Google "Arizona + obesity" and more than 6.8 million results from last week appear concerning Brewer's fee proposal along with plenty of references to a so-called flab-and-fat tax.
I have no opinion about the fairness of a flab tax, but it does make me think about how easily our national debate about healthcare can be bogged down and distracted by some nickel-and-dime proposals. If every man, woman and child in Arizona's Medicaid program paid the fine the state's coffers would swell by $50 million, which is a drop in the state's annual $8.9 billion Medicaid budget.
Meanwhile, according to a recent study, three words cost our healthcare system several billion dollars each year. "Dispense as written," or DAW is used by some physicians to avoid the generic equivalent of brand name drugs.

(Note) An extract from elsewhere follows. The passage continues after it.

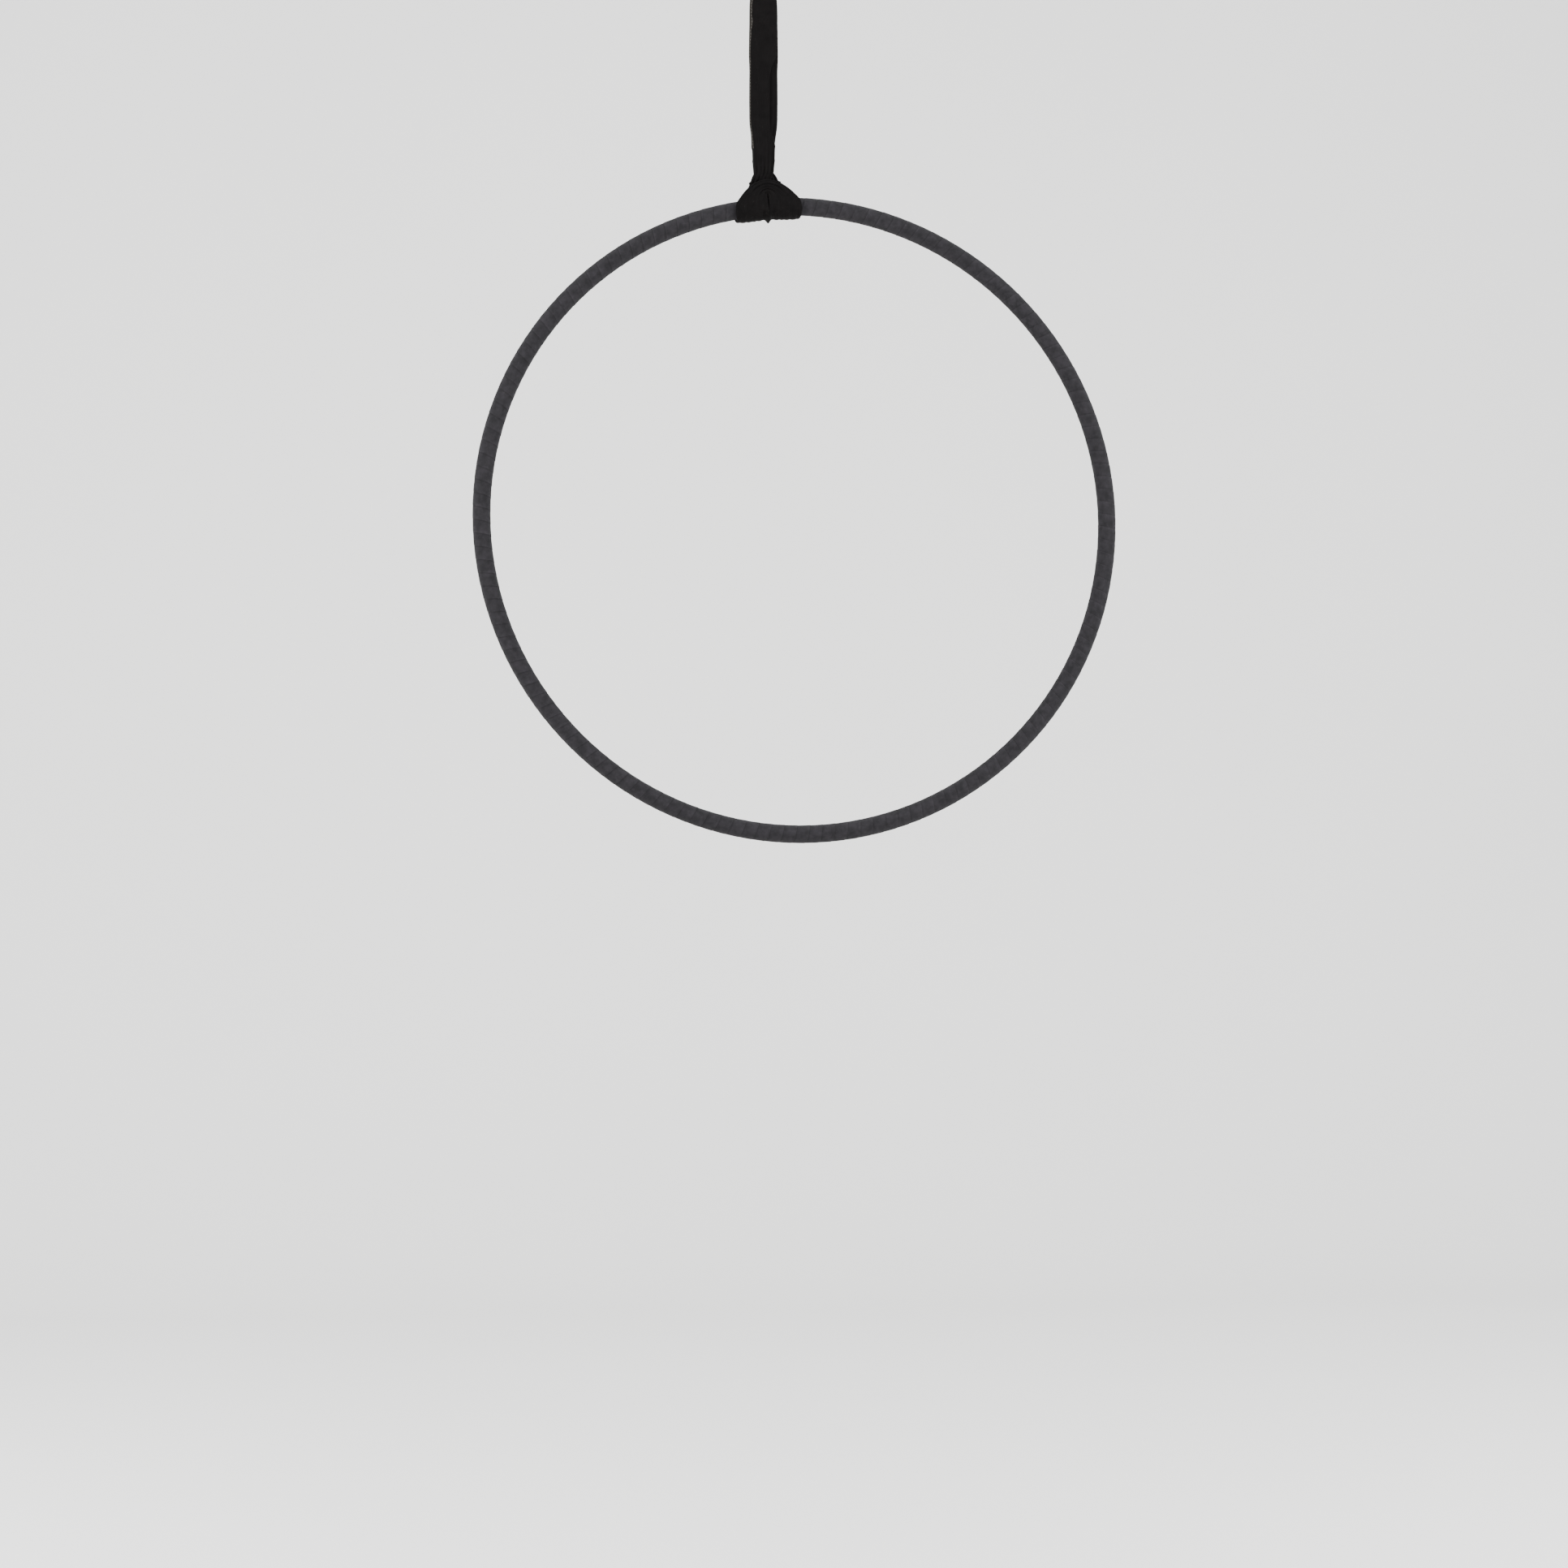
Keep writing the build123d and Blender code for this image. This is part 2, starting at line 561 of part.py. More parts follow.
def ball_groove():
    return Pos(0, 0, BALL_CENTRE_Z) * Torus(BALL_PITCH_RADIUS, BALL_RADIUS + GROOVE_CLEARANCE)


def lower_race():
    return disc(CAVITY_RADIUS - RACE_SIDE_GAP, LOWER_RACE_TOP, -CAP_TOP, CAGE_INNER) - ball_groove()


def upper_race():
    bore = SHAFT_THREAD_DIAMETER / 2 + THREAD_CLEARANCE
    return disc(CAGE_OUTER, UPPER_RACE_TOP, UPPER_RACE_BOTTOM, bore) - ball_groove()


def ball_spheres(radius):
    """A sphere at each ball's place."""
    places = PolarLocations(BALL_PITCH_RADIUS, BALL_COUNT)
    return [(Pos(0, 0, BALL_CENTRE_Z) * place * Sphere(radius)).solid() for place in places]


def bearing_balls():
    return Compound(ball_spheres(BALL_RADIUS))


def ball_cage():
    cage = disc(CAGE_OUTER, UPPER_RACE_BOTTOM - CAGE_GAP, LOWER_RACE_TOP + CAGE_GAP, CAGE_INNER)
    return cage - ball_spheres(BALL_RADIUS + POCKET_CLEARANCE)


def nut_pin():
    half = SPINDLE_NUT_FLATS / 2 - NUT_PIN_INSET
    return rod(NUT_PIN_DIAMETER / 2, (0, -half, NUT_PIN_Z), (0, half, NUT_PIN_Z))


def pin_drill():
    """The drill for the pin's hole through the nut and the shaft."""
    half = SPINDLE_NUT_FLATS
    return rod(NUT_PIN_DIAMETER / 2 + THREAD_CLEARANCE, (0, -half, NUT_PIN_Z), (0, half, NUT_PIN_Z))


def spindle_nut():
    bore = SHAFT_THREAD_DIAMETER / 2 + THREAD_CLEARANCE
    nut = hexagon_bar(SPINDLE_NUT_FLATS, (0, 0, UPPER_RACE_TOP), SPINDLE_NUT_HEIGHT, (0, 0, 1), bore)
    return nut - pin_drill()


def swivel_spindle():
    """The shaft with its thread, its shoulder and the lower eye."""
    shaft = disc(SHAFT_DIAMETER / 2, UPPER_RACE_BOTTOM, SHOULDER_TOP)
    thread = disc(SHAFT_THREAD_DIAMETER / 2, SPINDLE_TOP, UPPER_RACE_BOTTOM - CUT_MARGIN)
    shoulder = disc(LOWER_EYE_DIAMETER / 2, SHOULDER_TOP, SHOULDER_TOP - SPINDLE_SHOULDER)
    shoulder = fillet(shoulder.edges().filter_by(GeomType.CIRCLE), SPINDLE_SHOULDER_ROUND)
    hole_size = BOLT_DIAMETER + 2 * BOLT_CLEARANCE
    plate, hole = eye_plate(LOWER_EYE_DIAMETER, hole_size, BOLT_Z, (1, 0, 0))
    web_top = SHOULDER_TOP - SPINDLE_SHOULDER / 2
    web = Pos(0, 0, (web_top + BOLT_Z) / 2) * Box(EYE_THICKNESS, SPINDLE_WEB_WIDTH, web_top - BOLT_Z)
    return shaft + thread + shoulder + web + plate - hole - pin_drill()


def lock_screw_places():
    """The angle of each lock screw."""
    return [90 + i * 360 / LOCK_SCREW_COUNT for i in range(LOCK_SCREW_COUNT)]


def lock_screw(angle, radius, outer):
    """A round bar through the housing's wall, from the cap's thread outwards."""
    start = (CAVITY_RADIUS, 0, LOCK_SCREW_Z)
    return Rot(0, 0, angle) * rod(radius, start, (outer, 0, LOCK_SCREW_Z))


def cap_lock_screws():
    """Grub screws, each with a hexagon socket."""
    face = HOUSING_DIAMETER / 2 - LOCK_SCREW_INSET
    plane = Plane(origin=(face, 0, LOCK_SCREW_Z), z_dir=(-1, 0, 0))
    key = extrude(plane * RegularPolygon(LOCK_SCREW_KEY / 2, 6), LOCK_SCREW_KEY_DEPTH)
    screws = []
    for angle in lock_screw_places():
        screws.append((lock_screw(angle, LOCK_SCREW_DIAMETER / 2, face) - Rot(0, 0, angle) * key).solid())
    return Compound(screws)


PIECES = {
    "hoop_tube": hoop_tube(),
    "joint_spigot": joint_spigot(),
    "joint_weld": joint_weld(),
    "plug_welds": plug_welds(),
    "grip_tape_left": grip_tape(-1),
    "grip_tape_right": grip_tape(1),
    "sling_hitch": sling_hitch(),
    "sling_neck": sling_neck(),
    "sling_loop": sling_loop(),
    "shackle_bow": shackle_bow(),
    "shackle_bolt": shackle_bolt(),
    "shackle_nut": shackle_nut(),
    "shackle_cotter": shackle_cotter(),
    "swivel_housing": swivel_housing(),
    "swivel_end_cap": swivel_end_cap(),
    "spindle_bush": spindle_bush(),
    "dust_seal": dust_seal(),
    "lower_race": lower_race(),
    "upper_race": upper_race(),
    "bearing_balls": bearing_balls(),
    "ball_cage": ball_cage(),
    "spindle_nut": spindle_nut(),
    "nut_pin": nut_pin(),
    "swivel_spindle": swivel_spindle(),
    "cap_lock_screws": cap_lock_screws(),
}

os.makedirs("parts", exist_ok=True)
for name, piece in PIECES.items():
    export_step(piece, f"parts/{name}.step")
print("hoop centre", [round(v, 2) for v in HOOP_CENTRE])
print("neck", round(NECK_Z, 2), "bar", BAR_Z, "bolt", BOLT_Z)
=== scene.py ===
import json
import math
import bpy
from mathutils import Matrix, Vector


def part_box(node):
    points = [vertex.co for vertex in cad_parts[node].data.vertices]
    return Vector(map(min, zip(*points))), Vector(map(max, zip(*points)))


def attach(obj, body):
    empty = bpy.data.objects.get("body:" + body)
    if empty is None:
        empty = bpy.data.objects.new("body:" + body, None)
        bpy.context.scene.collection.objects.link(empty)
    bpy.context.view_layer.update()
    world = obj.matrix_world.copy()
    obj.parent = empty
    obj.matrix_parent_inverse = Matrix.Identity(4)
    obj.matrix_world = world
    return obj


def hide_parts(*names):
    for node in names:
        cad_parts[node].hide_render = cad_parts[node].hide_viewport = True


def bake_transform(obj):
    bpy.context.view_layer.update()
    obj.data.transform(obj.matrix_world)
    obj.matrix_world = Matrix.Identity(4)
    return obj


bl_info = {
    "name": "Lyra Hoop",
    "version": (1, 0, 0),
    "blender": (4, 5, 0),
    "location": "3D View > Sidebar > Lyra Hoop",
    "description": "Dresses an aerial hoop: wound tape, round sling with its hitch, shackle and swivel",
    "category": "Object",
}

import bmesh
import bpy
import numpy as np
from bpy.props import FloatProperty, FloatVectorProperty, PointerProperty
from mathutils import Vector

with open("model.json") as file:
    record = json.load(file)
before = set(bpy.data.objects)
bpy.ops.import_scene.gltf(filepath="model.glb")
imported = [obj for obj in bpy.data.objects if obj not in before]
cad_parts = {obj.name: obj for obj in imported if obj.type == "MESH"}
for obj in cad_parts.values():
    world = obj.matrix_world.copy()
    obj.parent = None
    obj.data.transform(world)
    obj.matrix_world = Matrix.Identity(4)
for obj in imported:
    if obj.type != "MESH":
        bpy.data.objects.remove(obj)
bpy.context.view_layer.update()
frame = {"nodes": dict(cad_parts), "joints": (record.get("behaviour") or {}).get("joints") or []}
MM = 0.001


# Places and sizes that come from the frame


def joint_place(name):
    """Where a joint of the frame turns, in metres."""
    return Vector(next(joint["pos_m"] for joint in frame["joints"] if joint["name"] == name))


def node_box(node):
    """A node's lowest and highest corner as vectors."""
    low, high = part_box(node)
    return Vector(low), Vector(high)


NECK = joint_place("hoop_tilt")
BAR = joint_place("sling_swing")
TUBE_LOW, TUBE_HIGH = node_box("hoop_tube")
HOOP_CENTRE = (TUBE_LOW + TUBE_HIGH) / 2
TUBE_RADIUS = (TUBE_HIGH.y - TUBE_LOW.y) / 2
RING_RADIUS = (TUBE_HIGH.x - TUBE_LOW.x) / 2 - TUBE_RADIUS
TAPE_LOW, TAPE_HIGH = node_box("grip_tape_left")
TAPE_RADIUS = (TAPE_HIGH.y - TAPE_LOW.y) / 2
LEAN = math.atan2(HOOP_CENTRE.x - NECK.x, NECK.z - HOOP_CENTRE.z)
STRAP_LENGTH = BAR.z - NECK.z


def linear(code):
    """The linear colour of an sRGB hex code."""
    channels = [int(code[i : i + 2], 16) / 255 for i in (0, 2, 4)]
    return tuple(c / 12.92 if c <= 0.04045 else ((c + 0.055) / 1.055) ** 2.4 for c in channels)


def colour_property(name, description, code):
    """A colour that a user may change, with an sRGB hex default."""
    return FloatVectorProperty(
        name=name, description=description, subtype="COLOR", size=3, min=0, max=1, default=linear(code)
    )


def length_property(name, description, millimetres):
    """A length that a user may change, with its default in millimetres."""
    return FloatProperty(
        name=name, description=description, subtype="DISTANCE", unit="LENGTH", default=millimetres * MM
    )


class TapeSettings(bpy.types.PropertyGroup):
    """The cloth tape wound on the hoop's tube."""

    lap: length_property("Lap", "Distance from one turn's edge to the next", 19.0)
    step: length_property("Step", "Height of a turn's edge over the turn below", 0.32)
    ripple: length_property("Ripple", "How far the wound surface wanders in and out", 0.22)
    thread: length_property("Thread", "Thread spacing, drawn twice as coarse as it is", 0.9)
    colour: colour_property("Colour", "Dyed cotton", "141315")
    worn_colour: colour_property("Worn colour", "Where hands have rubbed the nap grey", "201E21")


class SlingSettings(bpy.types.PropertyGroup):
    """The round sling's woven cover."""

    fold: length_property("Fold", "Height of the gathered folds at the throat", 2.4)
    crumple: length_property("Crumple", "How far creases stand out on the hitch's flanks", 1.7)
    pucker: length_property("Pucker", "How far the legs' edges wander", 0.5)
    ridge: length_property("Ridge", "How far the wraps' edges stand out where they meet", 7.0)
    thread: length_property("Thread", "Rib spacing of the cover's weave", 0.8)
    colour: colour_property("Colour", "Spun-dyed polyester", "060505")
    # Paler than the cover: a painted highlight along the seam's lapped edge
    seam_highlight_colour: colour_property("Seam colour", "The cover's cut and lapped edge, painted paler as a highlight", "1B1917")
    thread_colour: colour_property("Thread colour", "Sewing thread of the seam", "45423C")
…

Some states allow the patients themselves to request a brand name drug even if the prescribing physician will allow generics.
Researchers at Harvard University, Brigham and Women's Hospital and CVS Caremark studied 5.6 million prescriptions for 2 million patients. Here is what they discovered:
- Some 4.7% of the prescriptions were designated as DAW.
- For the most part physicians, used DAW when no generic alternatives were available.
- In 2% of the prescriptions, patients opted for brand name drugs even when a generic version was available and the physician approved the substitution.